Lunch was terrific. I don't know how they do it, but the Nurnberg Holiday Inn are perfectly capable of making a buffet-style meal that -is- quite edible and actually varied and tasty! Kudos to them!
While on the subject of the hotel... The hotel, the rooms, the facilities: they're all wonderful. Nice ambience, a swanky in-house cafe and comfortable furniture. I like it! I just have to wonder about one thing: why the heck are there at least a dozen brothels and sex clubs surrounding the hotel?! o_O
The afternoon saw two sessions regarding data collection and representation: RRDTool and NagiosGrapher. RRD itself couldn't interest me for long, but NagGraph (which relies on RRD) on the other hand could. NagGraph allows you to include somewhat complicated graphs to Nagios (inside the Nagios GUI), which gives you something that is a little similar to Cacti
I had to skip the session on monitoring storage systems, because I -really- needed some fresh air. So I walked around Nurnberg's Alt Stad for a while. Looks nice, I have to say :) Of course I was only able to see a small part of it, but hey... At least I got out for a while. [EDIT: Anand from ASAM told me afterwards that I didn't miss much. Apparently is was kind of a marketing spiel]
So... The plan for the rest of the day:
See you guys tomorrow!
*phew* That was great! <3
I'm sitting here in my hotel room with some apple soda and some Pringles, feeling nice and drowsy thanks to the hotel's sauna. It felt real good, just spending an hour and a half relaxing.
Anywho... The conference today... Pretty darn interesting and it gave me a load of things to think about! In his morning session Ethan covered some things that you usually don't think of when configuring Nagios, but that can save you loads of trouble! A few of the things he mentioned I will actually try to work into the design of $CLIENT's new Nagios infra, 'cause else they may run into some problems later.
The rest of the morning for me was filled with two sessions on varying ways to get info into Nagios. On the one hand there was SNMPtt (trap translator), which to me seemed like a really backward solution to a problem that wasn't too difficult to start with. And on the other hand, there was EventDB whose goal it is to have only one check command to access information provided by a great variety of sources. The only down-side being that you'll need translation adapters for each of these sources (which means that you basically are filling one whole by digging another).
Now I don't mean to be too negative about these two sessions. I'm sure that a lot of people are actually very happy to see these tools and that they will have some great uses for them.
Lunch... What can I say? It was great, just like yesterday. The hotel took great care of us, thanks to Netways.
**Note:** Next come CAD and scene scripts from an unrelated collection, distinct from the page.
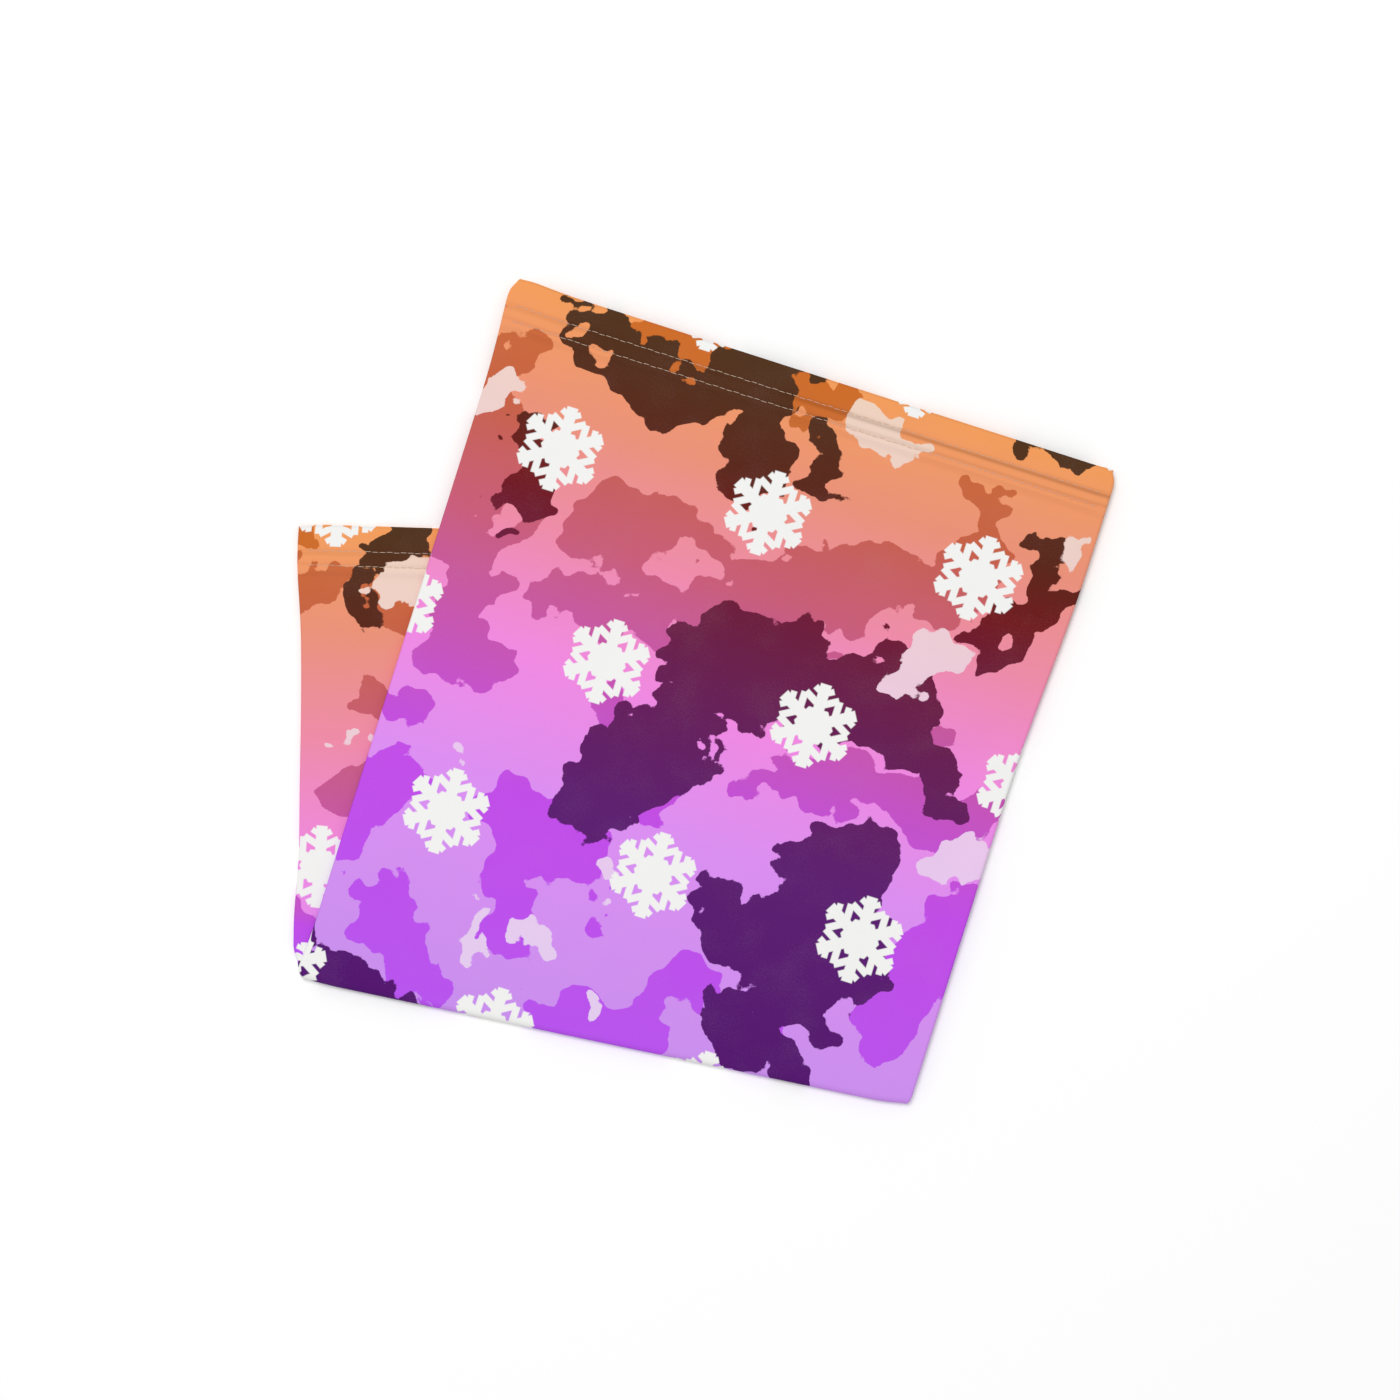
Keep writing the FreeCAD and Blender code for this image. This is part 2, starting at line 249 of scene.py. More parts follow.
# %% Brush strokes on the front
DARK = [
    (16, (35, 8), (70, 20), (110, 5)),
    (13, (110, 30), (115, 45)),
    (7, (25, 55), (30, 75), (20, 90)),
    (5, (138, 25), (138, 45)),
    (6, (225, 40), (235, 60), (215, 85)),
    (20, (115, 120), (160, 115), (190, 118)),
    (16, (115, 150), (90, 185)),
    (8, (200, 125), (225, 140)),
    (4, (105, 186)),
    (22, (190, 185), (185, 225)),
    (16, (155, 215), (205, 215)),
    (10, (165, 250), (200, 265)),
    (14, (0, 280), (40, 290)),
    (4, (210, -2), (230, -3)),
]
MIDDLE = [
    (9, (0, 27), (12, 28)),
    (14, (10, 60), (5, 100)),
    (11, (25, 75), (20, 140), (30, 150)),
    (17, (65, 80), (110, 90), (150, 82)),
    (15, (150, 75), (200, 65)),
    (8, (200, 25), (205, 45)),
    (10, (50, 112), (90, 110)),
    (8, (0, 170), (8, 172)),
    (12, (0, 220), (15, 200)),
    (14, (60, 200), (90, 208)),
    (11, (65, 215), (75, 245)),
    (11, (20, 245), (45, 268)),
    (6, (108, 228)),
    (13, (100, 275), (125, 270), (145, 245)),
    (10, (150, 160), (185, 150), (235, 150)),
    (6, (215, 122)),
    (7, (110, 180), (85, 150)),
    (13, (240, 190), (230, 215), (225, 240)),
    (7, (185, 250)),
    (8, (55, 285), (65, 290)),
]
BRIGHT = [(7, (65, 0), (75, 6)), (7, (122, 5), (132, 18), (140, 2))]
PALE = [
    (10, (0, 50), (8, 42)),
    (6, (150, 8), (162, 16)),
    (6, (235, 40)),
    (8, (200, 88), (190, 105)),
    (10, (225, 168), (245, 165)),
    (4, (62, 248)),
    (6, (82, 240), (92, 245)),
    (4, (105, 213)),
    (5, (113, 265)),
    (3, (34, 180)),
]
LIGHT_GAPS = [
    (3, (42, 14)),
    (5, (28, 13)),
    (3, (27, -2)),
    (4, (13, 95)),
    (6, (88, 90), (104, 84)),
    (4, (130, 32)),
    (5, (142, 152), (152, 154)),
    (5, (150, 258)),
    (4, (205, 100)),
    (3, (127, 150)),
]
print(sum(map(len, (DARK, MIDDLE, BRIGHT, PALE, LIGHT_GAPS))), "strokes on the front")

# %% [markdown]
# The strip of the lower leaf that stays in view belongs to the back of the tube, near the lower hem. It has
# strokes of its own, measured from the same side edge and from the lower hem.

# %% Brush strokes on the strip that stays in view
STRIP = {
    "dark": [(11, (50, 0), (32, 10)), (6, (26, 26), (30, 40)), (4, (30, 80)), (6, (48, 40)), (6, (-3, 172))],
    "middle": [
        (7, (0, 24), (15, 26)),
        (6, (30, 30), (40, 42)),
        (9, (30, 72)),
        (11, (20, 108), (34, 105)),
        (10, (0, 162), (6, 170)),
    ],
    "bright": [(6, (0, 0), (2, 8))],
    "pale": [(7, (45, 15), (40, 28)), (3, (14, 90))],
}
print(sum(map(len, STRIP.values())), "strokes on the strip")

# %% [markdown]
# A field holds, for each tone, the distance to the nearest stroke's edge on a grid of one point per
# millimetre: negative inside a patch, positive outside. Distances are kept, not colours, because a distance
# stays exact between points while a painted colour would blur. The grid is bent by waves of three sizes
# before it is measured: long ones move whole patches, middle ones give them lobes, and short ones fray
# their edges.


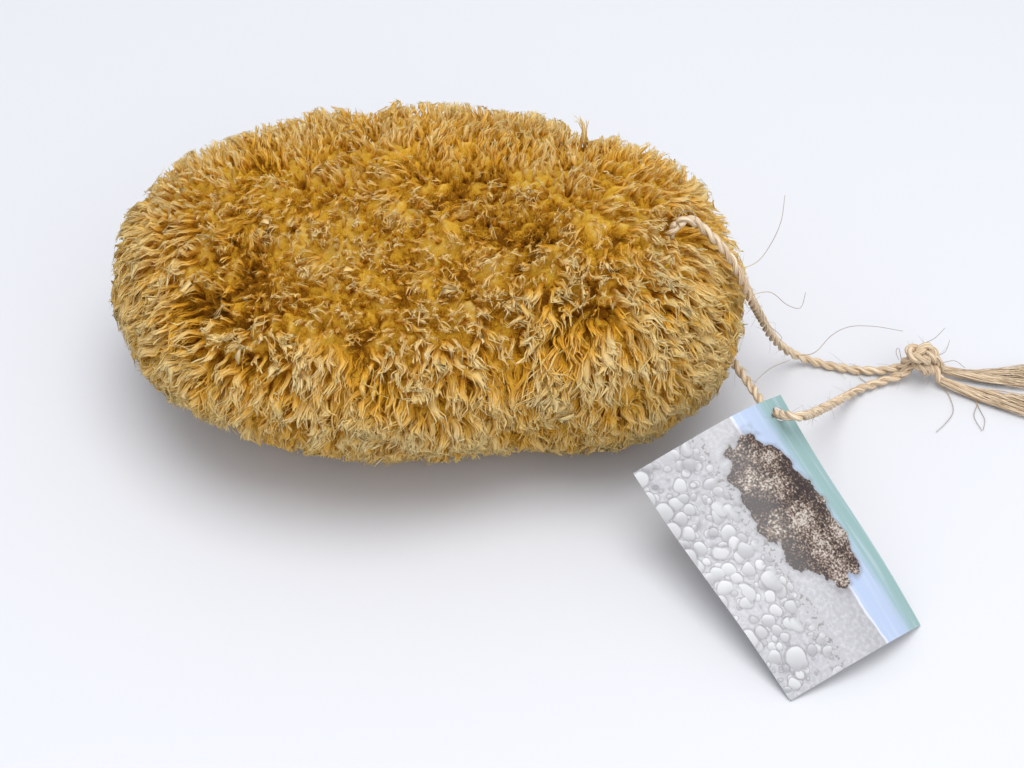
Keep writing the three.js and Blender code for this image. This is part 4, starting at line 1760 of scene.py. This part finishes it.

After lunch, Ton Voon kicked off with a brief session on open source etiquette. Basically telling the attendees both the up and down sides their companies could experience by contributing to the Nagios community. As ever, Ton was charismatic and displayed a good sense of humor ^_^
Two Netways employees gave talks on:
1. The IT Portal they implemented at the Bundesverwaltungsamt. This is actually the same portal that Markus Kosters told us about yesterday, but Julian actually took time to show us the technology behind the portal.
2. Integrating Nagios with Asterisk (among other things), to allow for some nice telephone trickery. Mind you, Asterisk isn't really my thing, but I can imagine some people enjoying the idea of being called by the Nagios server to literally -tell- them (through a .WAV voice) that their server's down.
For me, the con was closed by a guy giving a marketing spiel about the services his company provides, but I was actually able to glean something useful from the talk.
Unfortunately there was no official closing ceremony, so the con ended quite abruptly. Which means that just about everyone stormed out of the building in the span of thirty minutes. I did however get to say goodbye to a few nice acquaintances I've made during these three days. And my hat's off to Anand who decided to drive home during the night (he lives in The Hague)... He should be arriving home, somewhere around 0200 ;_; Wow!
While waving off the last person to leave (Stephan), I met up with Ethan and his SO, Mary. We went to dinner together and I must say I enjoyed their company! Friendly folks and very down to earth. I believe that sometimes Ethan is just overwhelmed by all the attention people are willing to give him... Who could blame him?
Aside from Ethan and Mary, I'm the last conference attendee at the hotel. In the morning, I'll have a nice breakfast, grab some rolls at the bakery and head off home. I reckon I should get there around five-ish.